On our final day, we arranged our room so that visitors could see each person’s portfolio of finished images on a Mac. We also wanted people to see what the photographs looked like on the tablets that had been our technology platform for so much of our experience. Here, we got some help from Billy, a student at the school who also teaches woodworking. He made us some very beautiful tripods, and even chose the parts so that the piece on which the tablet rested had a groove in it that helped to hold the tablet in place.
Eligène, who teaches in the garden, was one of our visitors that day. He had been stopping by throughout the week, giving students encouragement. When Cathiana was writing about carrots, he sat down with her to discuss the kinds of things that carrots are good for. It was exciting to have a teacher taking interest in what we were doing. After the student presentations, he said to them, “Remember that what you are doing here is learning about technology. It’s photography, but it’s technology too, and these are skills you can take with you into other areas.”

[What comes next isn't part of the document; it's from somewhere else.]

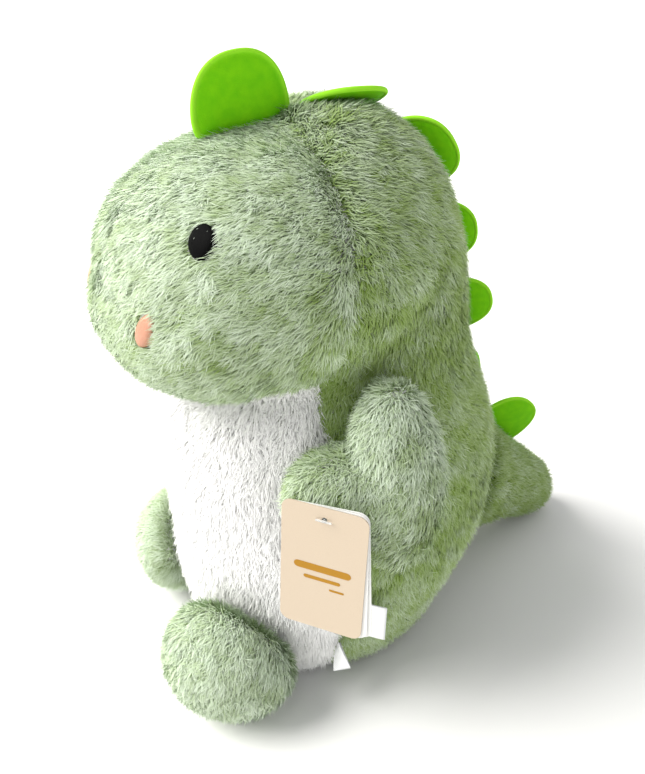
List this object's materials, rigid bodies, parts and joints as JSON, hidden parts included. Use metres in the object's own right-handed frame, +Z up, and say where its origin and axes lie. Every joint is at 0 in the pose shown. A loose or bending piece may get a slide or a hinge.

Now back in Los Angeles, Amanda and I have been printing up each participant’s portfolio. Once they are finished, I will mail them off to Chris Low, and she will get them to the village next time someone heads over. I am still amazed at how high quality the photos are, given that we were using tablets that cost about $140. We were able to get a lot done in just seven working days, and I’m looking forward to returning next summer for a longer time, this time to set up an electronics lab where kids can learn circuitry and basic coding–by building sculptural decorations for motorcycles. Because part of what we have learned, and part of what we want to share, is that art is a vibrant part of Haiti’s culture, and that T4D can embrace art with fantastic results.